This package was developed primarily as a **basic** reverse geocoder for use within
web frameworks (APIs) that **have an existing PostGIS connection to utilise**.

Simple alternatives:

- The reverse geocoding package in Python [here](https://github.com/thampiman/reverse-geocoder)
  is probably the original and canonincal implementation using K-D tree.
  - However, it's a bit outdated now, with numerous unattended pull
    requests and uses an unfavourable multiprocessing-based approach.
  - It leaves a large memory footprint of approximately 260MB to load the
    K-D tree in memory (see [benchmarks](./benchmark-results.md)), which
    remains there: an unacceptable compromise for a web server for such a
    small amount of functionality.
- The package [here](https://github.com/richardpenman/reverse_geocode) is an excellent
  revamp of the package above, and possibly the best choice in many scenarios,
  particularly if PostGIS is not available.

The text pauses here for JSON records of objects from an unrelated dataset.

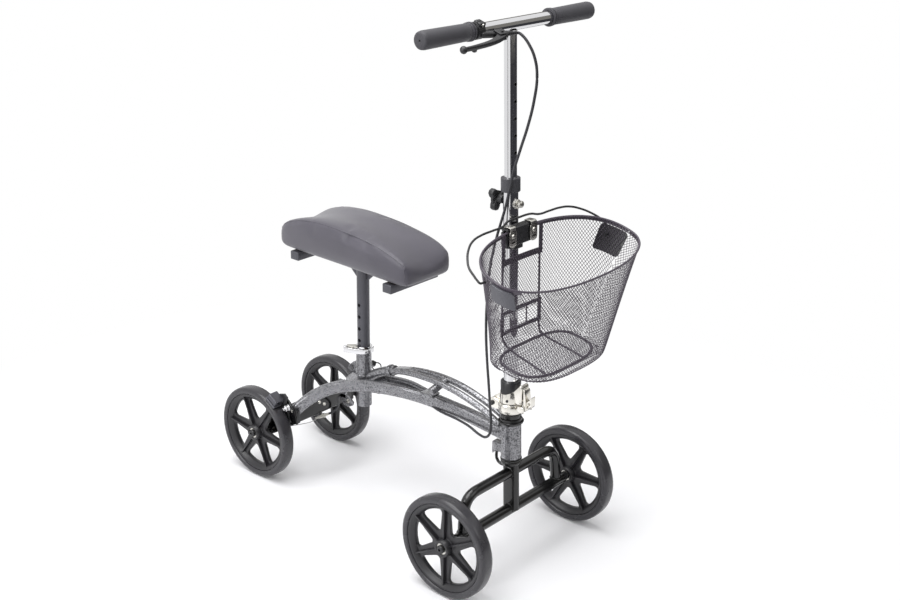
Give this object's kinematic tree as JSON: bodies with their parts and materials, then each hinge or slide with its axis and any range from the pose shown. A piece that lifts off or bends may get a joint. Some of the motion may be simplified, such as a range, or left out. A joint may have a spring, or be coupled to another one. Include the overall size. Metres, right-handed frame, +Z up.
{
  "type": "knee walker",
  "caption": "Steerable knee walker with a padded knee seat, arched frame, telescopic tiller handlebar, hand brake and a mesh front basket.",
  "frame": {"origin": "on the floor at the middle of the outer box, wheels straight and the column upright", "axes": "+Z up, -Y the direction of travel, -X the rider's right hand"},
  "size_m": [0.4496, 0.8691, 1.0286],
  "materials": {
    "hammered_grey": "hammered grey powder coat",
    "gloss_black": "gloss black powder coat",
    "chrome": "bright chrome plate",
    "dark_steel": "dark satin coat",
    "black_plastic": "moulded black plastic",
    "tyre_grey": "solid grey rubber tread",
    "rim_grey": "moulded dark grey plastic",
    "grip_rubber": "soft dark grip rubber",
    "cable_jacket": "black cable jacket",
    "seat_vinyl": "slate grey vinyl cover",
    "basket_black": "black coated expanded mesh",
    "plywood": "bare plywood"
  },
  "bodies": {
    "frame": {"lower_rail_right": "hammered_grey", "lower_rail_left": "hammered_grey", "upper_rails": "hammered_grey", "seat_socket": "hammered_grey", "head_tube": "hammered_grey", "upper_headset_cup": "gloss_black", "lower_headset_cup": "gloss_black", "rear_beam": "gloss_black", "rear_axle_right": "dark_steel", "rear_axle_left": "dark_steel", "seat_clamp": "chrome", "cable_tab": "hammered_grey", "cable_adjuster": "chrome", "cable_lower": "cable_jacket", "brake_pivot_bolt": "chrome", "brake_wire": "chrome", "brake_spring": "chrome"},
    "rear_wheel_right": {"rear_right_tyre": "tyre_grey", "rear_right_rim": "rim_grey"},
    "rear_wheel_left": {"rear_left_tyre": "tyre_grey", "rear_left_rim": "rim_grey"},
    "seat": {"seat_post": "dark_steel", "front_batten": "black_plastic", "rear_batten": "black_plastic", "seat_board": "plywood", "seat_pad": "seat_vinyl"},
    "seat_clamp_lever": {"seat_clamp_lever": "chrome"},
    "seat_lock_pin": {"seat_lock_pin": "black_plastic"},
    "brake": {"brake_arm": "dark_steel", "brake_shoe": "black_plastic"},
    "steering": {"front_loop_bar": "gloss_black", "front_axle_bar": "gloss_black", "centre_post": "gloss_black", "steerer_crown": "gloss_black", "hinge_base": "chrome", "hinge_pin": "chrome", "front_axle_bolt_right": "dark_steel", "front_axle_bolt_left": "dark_steel"},
    "front_wheel_right": {"front_right_tyre": "tyre_grey", "front_right_rim": "rim_grey"},
    "front_wheel_left": {"front_left_tyre": "tyre_grey", "front_left_rim": "rim_grey"},
    "fold_lever": {"fold_lever": "chrome"},
    "column": {"hinge_head": "chrome", "fold_collar": "black_plastic", "column_tube": "chrome", "height_clamp": "black_plastic", "basket_bracket": "black_plastic", "cable_upper": "cable_jacket", "cable_middle": "cable_jacket"},
    "clamp_knob": {"clamp_knob": "black_plastic"},
    "height_pin": {"height_pin": "chrome"},
    "stem": {"stem_tube": "chrome", "handlebar": "chrome", "grip_right": "grip_rubber", "grip_left": "grip_rubber", "lever_bracket": "black_plastic"},
    "brake_lever": {"brake_lever": "dark_steel"},
    "basket": {"basket": "basket_black"},
    "basket_bail": {"basket_bail": "basket_black"}
  },
  "joints": [
    {"name": "rear_wheel_right_spin", "type": "hinge", "parent": "frame", "child": "rear_wheel_right", "pos_m": [-0.113, 0.33522, 0.09937], "axis": [1, 0, 0], "continuous": true},
    {"name": "rear_wheel_left_spin", "type": "hinge", "parent": "frame", "child": "rear_wheel_left", "pos_m": [0.113, 0.33522, 0.09937], "axis": [1, 0, 0], "continuous": true},
    {"name": "seat_height", "type": "slide", "parent": "frame", "child": "seat", "axis": [0, 0, 1], "range_m": [-0.1016, 0]},
    {"name": "seat_clamp_lever_swing", "type": "hinge", "parent": "frame", "child": "seat_clamp_lever", "pos_m": [-0.0295, 0.13222, 0.315], "axis": [0, 0, 1], "range_deg": [0, 90]},
    {"name": "seat_lock_pull", "type": "slide", "parent": "frame", "child": "seat_lock_pin", "axis": [1, 0, 0], "range_m": [0, 0.008], "stiffness_N_per_m": 600},
    {"name": "brake_arm_swing", "type": "hinge", "parent": "frame", "child": "brake", "pos_m": [-0.093, 0.26022, 0.168], "axis": [0, -1, 0], "range_deg": [0, 4.5], "deforming": ["brake_wire", "brake_spring"]},
    {"name": "steering", "type": "hinge", "parent": "frame", "child": "steering", "pos_m": [0, -0.25598, 0.23626], "axis": [0, 0.0401, 0.9992], "range_deg": [-40, 40], "deforming": ["cable_lower"]},
    {"name": "front_wheel_right_spin", "type": "hinge", "parent": "steering", "child": "front_wheel_right", "pos_m": [-0.186, -0.26148, 0.09937], "axis": [1, 0, 0], "continuous": true},
    {"name": "front_wheel_left_spin", "type": "hinge", "parent": "steering", "child": "front_wheel_left", "pos_m": [0.186, -0.26148, 0.09937], "axis": [1, 0, 0], "continuous": true},
    {"name": "fold_lever_swing", "type": "hinge", "parent": "steering", "child": "fold_lever", "pos_m": [0, -0.28674, 0.30505], "axis": [1, 0, 0], "range_deg": [0, 90]},
    {"name": "column_fold", "type": "hinge", "parent": "steering", "child": "column", "pos_m": [0, -0.2192, 0.30484], "axis": [-1, 0, 0], "range_deg": [0, 30], "deforming": ["cable_middle"]},
    {"name": "clamp_knob_turn", "type": "hinge", "parent": "column", "child": "clamp_knob", "pos_m": [0, -0.2074, 0.69818], "axis": [0, 0.9992, -0.0401], "continuous": true},
    {"name": "height_pin_pull", "type": "slide", "parent": "column", "child": "height_pin", "axis": [0, -0.9992, 0.0401], "range_m": [0, 0.012], "stiffness_N_per_m": 600},
    {"name": "handlebar_height", "type": "slide", "parent": "column", "child": "stem", "axis": [0, 0.0401, 0.9992], "range_m": [-0.205, 0], "deforming": ["cable_upper"]},
    {"name": "brake_lever_pull", "type": "hinge", "parent": "stem", "child": "brake_lever", "pos_m": [-0.056, -0.25076, 0.99843], "axis": [0, 0.304, -0.9527], "range_deg": [0, 12], "stiffness_Nm_per_rad": 1.5},
    {"name": "basket_lift", "type": "slide", "parent": "column", "child": "basket", "axis": [0, 0.0401, 0.9992], "range_m": [0, 0.01]},
    {"name": "basket_bail_swing", "type": "hinge", "parent": "basket", "child": "basket_bail", "pos_m": [0, -0.3278, 0.62085], "axis": [1, 0, 0], "range_deg": [0, 50]}
  ],
  "couplings": [
    {"joint": "brake_arm_swing", "follows": "brake_lever_pull", "ratio": 0.375}
  ]
}
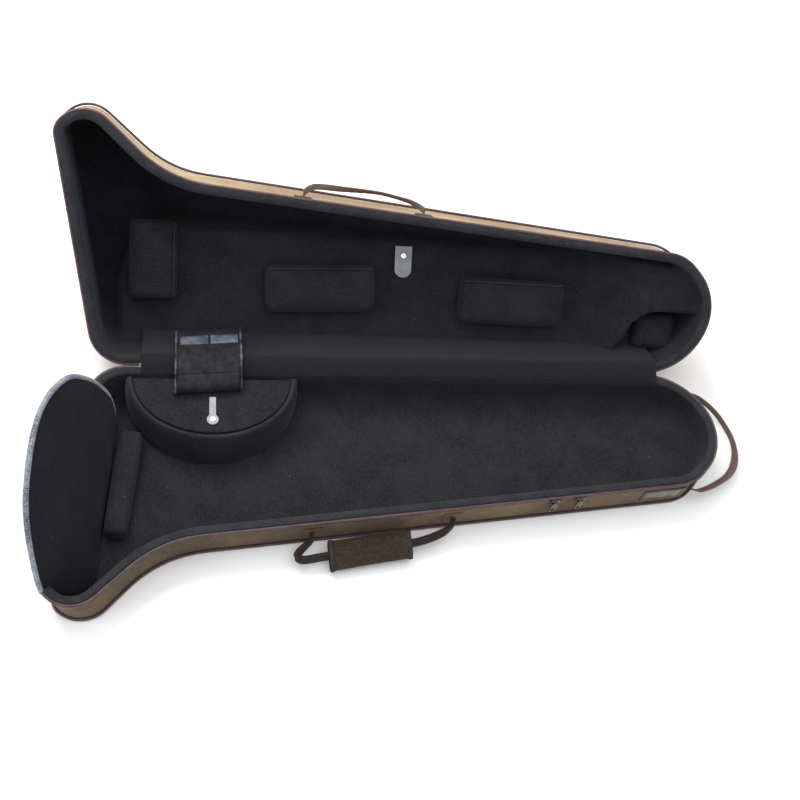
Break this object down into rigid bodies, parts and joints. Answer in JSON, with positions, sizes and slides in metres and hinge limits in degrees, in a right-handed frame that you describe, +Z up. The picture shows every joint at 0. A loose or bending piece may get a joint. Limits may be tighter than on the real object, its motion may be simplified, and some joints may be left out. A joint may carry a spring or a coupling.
{
  "type": "trombone case",
  "caption": "Shaped trombone case lying open: canvas-covered base tray and domed zip lid, plush lining, bell rest panel, accessory box, slide pads, carry handle and straps.",
  "frame": {"origin": "on the underside of the base, at mid length, 120 mm in front of the hinge line", "axes": "+X along the hinge from the bell end to the slide end, -Y to the front (zip and handle side), +Z up"},
  "size_m": [1.0143, 0.7234, 0.3128],
  "materials": {
    "canvas": "woven canvas, tan flecked with brown",
    "canvas_dark": "woven canvas, olive brown",
    "plush": "short black plush",
    "lining_cloth": "black woven lining cloth",
    "piping": "dark purple-brown piping and binding",
    "webbing": "purple-brown webbing",
    "plywood": "moulded plywood",
    "tab_leather": "smooth grey leather",
    "grip": "olive-brown canvas handle wrap",
    "metal_dark": "dark bronze",
    "metal_bright": "bright plated metal",
    "label_clear": "clear window over a plain card"
  },
  "bodies": {
    "base": {"base_underside": "canvas_dark", "base_shell": "plywood", "base_lining": "plush", "base_cover": "canvas_dark", "base_rim_piping": "piping", "base_foot_piping": "piping", "base_zip_tape": "piping", "hinge_tape_base": "piping", "gusset_base": "lining_cloth", "bell_panel": "plush", "bell_pad": "plush", "accessory_box": "plush", "handle_patches": "webbing", "end_strap_patches": "webbing", "label_frame": "piping", "label_window": "label_clear"},
    "lid": {"lid_cover": "canvas", "lid_floor_panel": "canvas", "lid_shell": "plywood", "lid_lining": "plush", "lid_rim_piping": "piping", "lid_zip_tape": "piping", "lid_top_piping": "piping", "hinge_tape_lid": "piping", "gusset_lid": "lining_cloth", "pouch_back": "lining_cloth", "slide_bed": "plush", "slide_end_block": "plush", "bell_end_pad": "plush", "slide_pad_left": "plush", "slide_pad_right": "plush", "slide_end_pad": "plush", "tab_stud": "metal_bright", "lid_strap_patches": "webbing"},
    "slide_tab": {"slide_tab": "tab_leather"},
    "accessory_lid": {"accessory_lid": "plush", "pouch_front": "lining_cloth"},
    "pull_tab": {"box_pull_tab": "tab_leather", "pull_tab_rivet": "metal_bright"},
    "handle": {"handle_webbing": "webbing", "handle_grip": "grip"},
    "lid_strap": {"lid_strap": "webbing"},
    "end_strap": {"end_strap": "webbing"},
    "zip_slider_left": {"zip_slider_left": "metal_dark"},
    "zip_slider_right": {"zip_slider_right": "metal_dark"},
    "zip_pull_left": {"zip_pull_left": "metal_dark"},
    "zip_pull_right": {"zip_pull_right": "metal_dark"}
  },
  "joints": [
    {"name": "lid_hinge", "type": "hinge", "parent": "base", "child": "lid", "pos_m": [0, 0.12, 0.0635], "axis": [1, 0, 0], "range_deg": [0, 134]},
    {"name": "accessory_lid_hinge", "type": "hinge", "parent": "base", "child": "accessory_lid", "pos_m": [-0.261, 0.1026, 0.061], "axis": [-1, 0, 0], "range_deg": [0, 50]},
    {"name": "pull_tab_lift", "type": "hinge", "parent": "accessory_lid", "child": "pull_tab", "pos_m": [-0.261, 0.071, 0.0613], "axis": [-1, 0, 0], "range_deg": [0, 40]},
    {"name": "slide_tab_turn", "type": "hinge", "parent": "lid", "child": "slide_tab", "pos_m": [0.019, 0.2908, 0.10847], "axis": [-0.0327, -0.6281, 0.7775], "range_deg": [-90, 90]},
    {"name": "handle_swing", "type": "hinge", "parent": "base", "child": "handle", "pos_m": [-0.02705, -0.11823, 0.029], "axis": [-0.9944, -0.1055, 0], "range_deg": [0, 100]},
    {"name": "lid_strap_swing", "type": "hinge", "parent": "lid", "child": "lid_strap", "pos_m": [-0.05068, 0.31515, 0.20008], "axis": [0.9944, -0.0733, -0.0759], "range_deg": [0, 90]},
    {"name": "end_strap_swing", "type": "hinge", "parent": "base", "child": "end_strap", "pos_m": [0.436, 0.027, 0.03], "axis": [0, -1, 0], "range_deg": [0, 55]},
    {"name": "zip_slide_left", "type": "slide", "parent": "base", "child": "zip_slider_left", "axis": [-0.9944, -0.1055, 0], "range_m": [0, 0.44]},
    {"name": "zip_slide_right", "type": "slide", "parent": "base", "child": "zip_slider_right", "axis": [0.9944, 0.1055, 0], "range_m": [0, 0.08]},
    {"name": "zip_pull_left_flip", "type": "hinge", "parent": "zip_slider_left", "child": "zip_pull_left", "pos_m": [0.21537, -0.08697, 0.0537], "axis": [-0.9944, -0.1055, 0], "range_deg": [0, 100]},
    {"name": "zip_pull_right_flip", "type": "hinge", "parent": "zip_slider_right", "child": "zip_pull_right", "pos_m": [0.25337, -0.08294, 0.0537], "axis": [-0.9944, -0.1055, 0], "range_deg": [0, 100]}
  ]
}
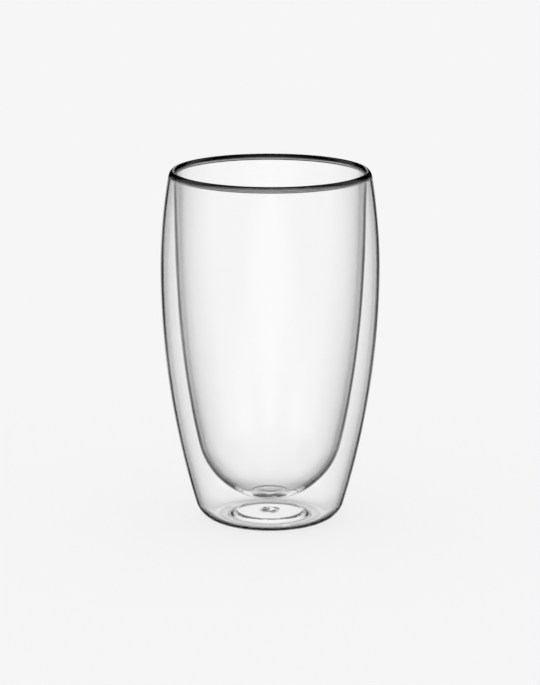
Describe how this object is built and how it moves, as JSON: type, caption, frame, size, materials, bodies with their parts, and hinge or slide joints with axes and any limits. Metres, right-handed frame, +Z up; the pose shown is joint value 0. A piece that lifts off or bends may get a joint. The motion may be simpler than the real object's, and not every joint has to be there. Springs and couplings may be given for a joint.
{
  "type": "double walled glass cup",
  "caption": "Tall double walled drinking glass: a blown bowl hangs from a fire polished lip inside a bellied outer wall with a round foot and a dished base, and sealed air between the walls.",
  "frame": {"origin": "on the table, at the centre of the foot", "axes": "+Z up, the axis about which the cup is round"},
  "size_m": [0.0874, 0.0874, 0.142],
  "materials": {
    "clear_glass": "clear, fire polished borosilicate",
    "seal_glass": "clear glass, melted shut, slightly uneven"
  },
  "bodies": {
    "root": {"outer_wall": "clear_glass", "inner_wall": "clear_glass", "lip_ring": "clear_glass", "base_seal": "seal_glass"}
  },
  "joints": []
}
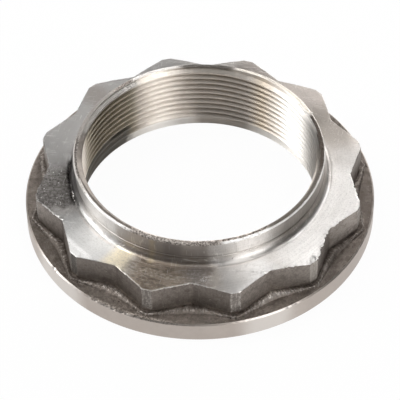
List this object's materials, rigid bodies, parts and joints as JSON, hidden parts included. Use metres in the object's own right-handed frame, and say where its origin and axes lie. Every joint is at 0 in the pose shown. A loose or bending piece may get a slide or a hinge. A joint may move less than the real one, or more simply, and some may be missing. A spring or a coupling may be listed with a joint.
{
  "type": "bearing lock nut",
  "caption": "Flanged lock nut with a twelve-point drive, a fine internal thread and a thin collar that is staked into a shaft groove to hold a bearing.",
  "frame": {"origin": "centre of the flange's flat bearing face", "axes": "+Z along the thread's axis, from the bearing face towards the staking collar; one of the drive's points lies on +X"},
  "size_m": [0.076, 0.076, 0.0177],
  "materials": {
    "steel": "turned and satin on the top, collar and rim; dark forging scale on the drive's sides and the flange"
  },
  "bodies": {
    "root": {"lock_nut": "steel"}
  },
  "joints": []
}
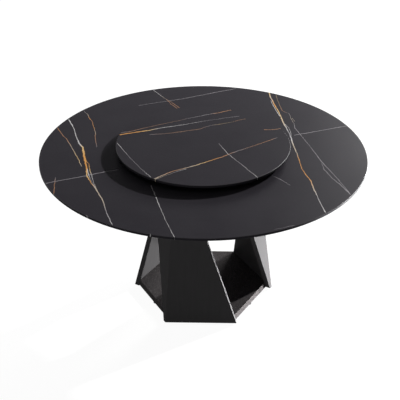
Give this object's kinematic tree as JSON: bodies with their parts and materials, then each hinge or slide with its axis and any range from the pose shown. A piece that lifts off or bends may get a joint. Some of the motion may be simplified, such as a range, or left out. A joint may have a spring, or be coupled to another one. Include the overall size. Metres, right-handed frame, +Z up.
{
  "type": "dining table with lazy susan",
  "caption": "Round stone-topped dining table with a smaller turntable on a ball bearing, on a twisted hexagonal base of folded steel box legs round a hexagonal board.",
  "frame": {"origin": "on the floor under the middle of the table top", "axes": "+Z up; the fold of leg 2 is towards +X, those of legs 1 and 3 are 120 degrees to either side, and the front, seen in the picture, looks towards -Y"},
  "size_m": [1.4998, 1.4998, 0.813],
  "materials": {
    "stone": "satin",
    "coated_steel": "satin",
    "board": "matte",
    "brass_insert": "satin",
    "zinc_steel": "satin",
    "black_screw": "satin",
    "silicone": "satin",
    "ring_aluminium": "satin",
    "ball_steel": "polished",
    "cage_plastic": "matte",
    "foot_plastic": "matte"
  },
  "bodies": {
    "table_base": {"base_board": "board", "bearing_outer_ring": "ring_aluminium", "board_inserts": "zinc_steel", "board_screws": "black_screw", "foot_nuts": "zinc_steel", "leg_1_bottom_plate": "coated_steel", "leg_1_inner_skin": "coated_steel", "leg_1_outer_skin": "coated_steel", "leg_1_ribs": "coated_steel", "leg_1_top_plate": "coated_steel", "leg_2_bottom_plate": "coated_steel", "leg_2_inner_skin": "coated_steel", "leg_2_outer_skin": "coated_steel", "leg_2_ribs": "coated_steel", "leg_2_top_plate": "coated_steel", "leg_3_bottom_plate": "coated_steel", "leg_3_inner_skin": "coated_steel", "leg_3_outer_skin": "coated_steel", "leg_3_ribs": "coated_steel", "leg_3_top_plate": "coated_steel", "leg_top_bolts": "black_screw", "stone_inserts": "brass_insert", "stone_pads": "silicone", "stone_screws": "black_screw", "susan_lower_pads": "silicone", "table_top": "stone", "top_plate": "coated_steel"},
    "turntable": {"susan_top": "stone", "susan_upper_pads": "silicone", "bearing_inner_ring": "ring_aluminium"},
    "ball_train": {"ball_cage": "cage_plastic", "bearing_balls": "ball_steel"},
    "foot_1": {"foot_1_pad": "foot_plastic", "foot_1_stud": "zinc_steel"},
    "foot_2": {"foot_2_pad": "foot_plastic", "foot_2_stud": "zinc_steel"},
    "foot_3": {"foot_3_pad": "foot_plastic", "foot_3_stud": "zinc_steel"},
    "foot_4": {"foot_4_pad": "foot_plastic", "foot_4_stud": "zinc_steel"},
    "foot_5": {"foot_5_pad": "foot_plastic", "foot_5_stud": "zinc_steel"},
    "foot_6": {"foot_6_pad": "foot_plastic", "foot_6_stud": "zinc_steel"}
  },
  "joints": [
    {"name": "turntable_spin", "type": "hinge", "parent": "table_base", "child": "turntable", "pos_m": [0, 0, 0.788], "axis": [0, 0, 1], "continuous": true},
    {"name": "ball_train_spin", "type": "hinge", "parent": "table_base", "child": "ball_train", "pos_m": [0, 0, 0.788], "axis": [0, 0, 1], "continuous": true},
    {"name": "foot_1_adjust", "type": "slide", "parent": "table_base", "child": "foot_1", "axis": [0, 0, 1], "range_m": [-0.012, 0.0015]},
    {"name": "foot_2_adjust", "type": "slide", "parent": "table_base", "child": "foot_2", "axis": [0, 0, 1], "range_m": [-0.012, 0.0015]},
    {"name": "foot_3_adjust", "type": "slide", "parent": "table_base", "child": "foot_3", "axis": [0, 0, 1], "range_m": [-0.012, 0.0015]},
    {"name": "foot_4_adjust", "type": "slide", "parent": "table_base", "child": "foot_4", "axis": [0, 0, 1], "range_m": [-0.012, 0.0015]},
    {"name": "foot_5_adjust", "type": "slide", "parent": "table_base", "child": "foot_5", "axis": [0, 0, 1], "range_m": [-0.012, 0.0015]},
    {"name": "foot_6_adjust", "type": "slide", "parent": "table_base", "child": "foot_6", "axis": [0, 0, 1], "range_m": [-0.012, 0.0015]}
  ],
  "couplings": [
    {"joint": "ball_train_spin", "follows": "turntable_spin", "ratio": 0.49}
  ]
}
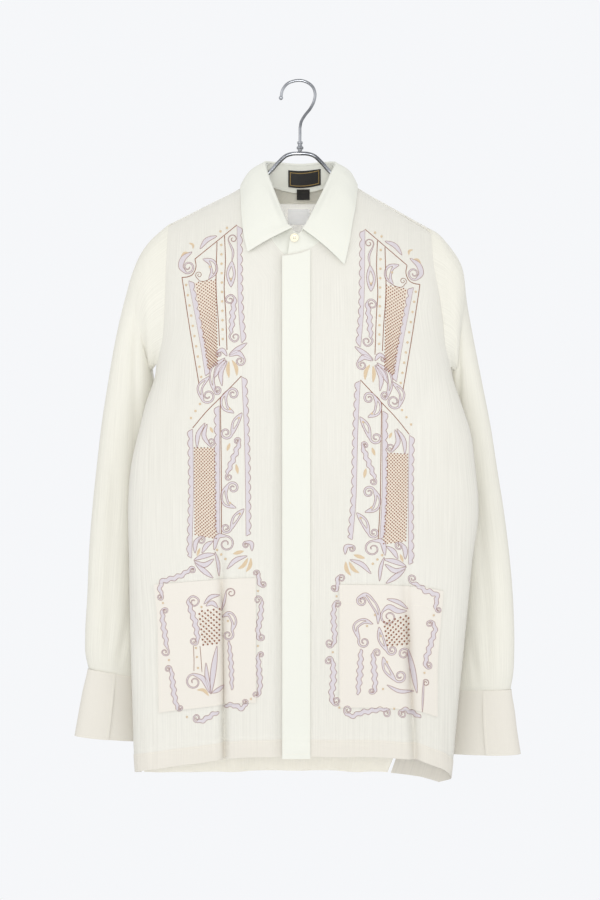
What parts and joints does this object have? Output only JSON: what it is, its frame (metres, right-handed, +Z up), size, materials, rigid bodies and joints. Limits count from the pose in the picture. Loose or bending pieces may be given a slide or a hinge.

The pg-nearest-city approach:

- Is approximately ~20x more performant (45ms --> 2ms).
- Has a small ~8MB memory footprint, compared to ~260MB.
- However it has a one-time initialisation penalty of approximately 16s
  to load the data into the database (which could be handled at
  web server startup).

See [benchmarks](./benchmark-results.md) for more details.

> [!NOTE]
> We don't discuss web based geocoding services here, such as Nominatim, as simple
> offline reverse-geocoding has two purposes:
>
> - Reduced latency, when very precise locations are not required.
> - Reduced load on free services such as Nominatim (particularly when running
> in automated tests frequently).

### Priorities

- Lightweight package size.
- Minimal memory footprint.
- High performance.

### How This Package Works

- Ingest
  [geonames.org](https://data.opendatasoft.com/explore/dataset/geonames-all-cities-with-a-population-1000%40public/export/?disjunctive.cou_name_en)
  CSV data for cities over 1000 population.
- Create voronoi polygons based on city geopoints.
- Bundle the voronoi data with this package and load into Postgis.
- Query the loaded voronoi data with a given geopoint, returning the city.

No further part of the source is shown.